Any additional help would be appreciated. More gearbox recommendations would be appreciated as well; seeing as ship day is too close for us to get things ordered (Especially with the way our school processes orders), we will be having to add gearboxes at the competition. The plan is to bring it all as-is when shipped to the competition and add it there, since they could be considered a COTS part.
If you want to go with a single-wheel shooter with a hood, just think about what the ball is doing. In that case, it rolls between the hood and the shooter, which cuts its speed in half, when compared to a two-wheel shooter design. So, where my team has a 7:1 reduction for a two wheel shooter, we would want a 3.5:1 reduction for a single wheel shooter. That would double the speed of the shooter wheel, which would keep the speed of the ball the same as we have now.
Ha, I screwed up. When we cut the launch angle in the guide I measured it from the normal plane rather than the parallel plane. So it’s inverted with a flatter trajectory than we want. Theoretical distance is the same, yet we need the extra height for the high goal. We also comepletely re-fabbed the shooter shaft since there was a slight wobble, and relocated one of its bearing blocks since it was slightly out of alignment.
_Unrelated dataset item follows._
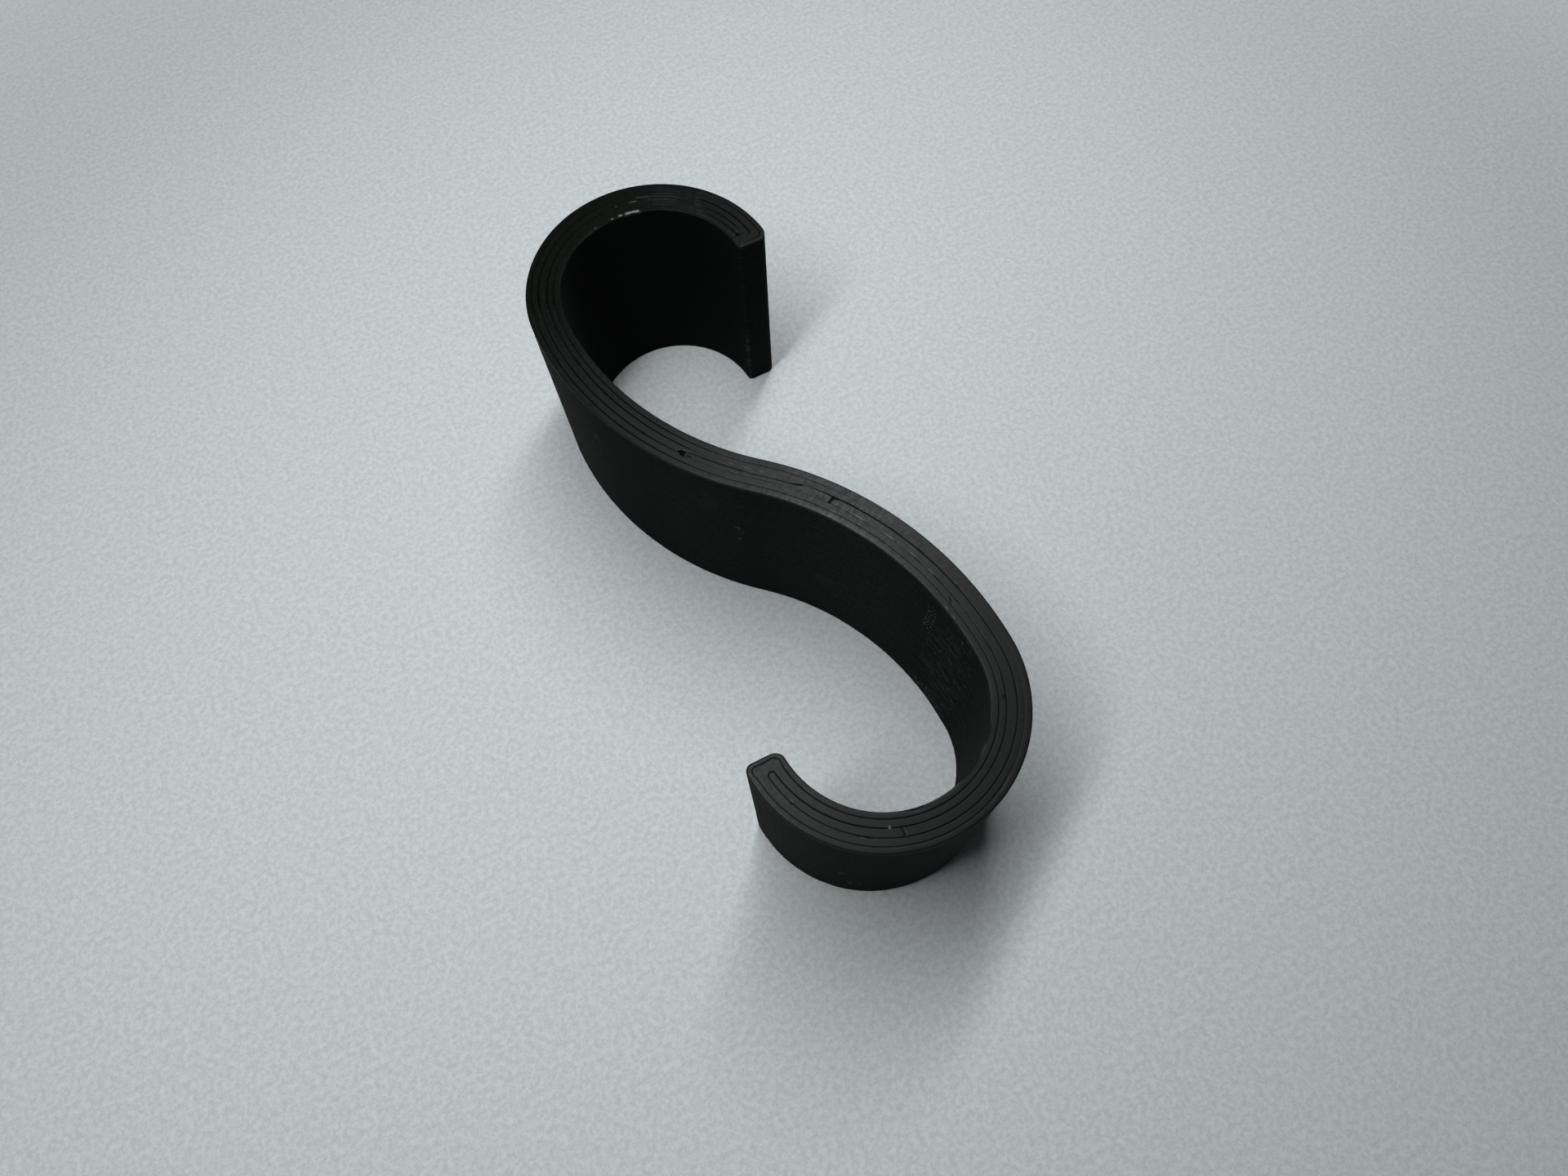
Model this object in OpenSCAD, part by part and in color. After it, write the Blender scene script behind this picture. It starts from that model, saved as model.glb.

All told, I think we’re back up to 30 feet-ish (ball barely peaked before it hit the wall at 15 feet) with the flat trajectory. Once we finish sensor wiring tonight I’ll know more.
There would be significant magnus effect if the ball’s trajectory went further or higher – we hit the wall at probably > 70 degrees angle of incidence (20 degrees from parallel with the floor) and the ball came almost straight down due to the backspin. May make for some interesting layup shots.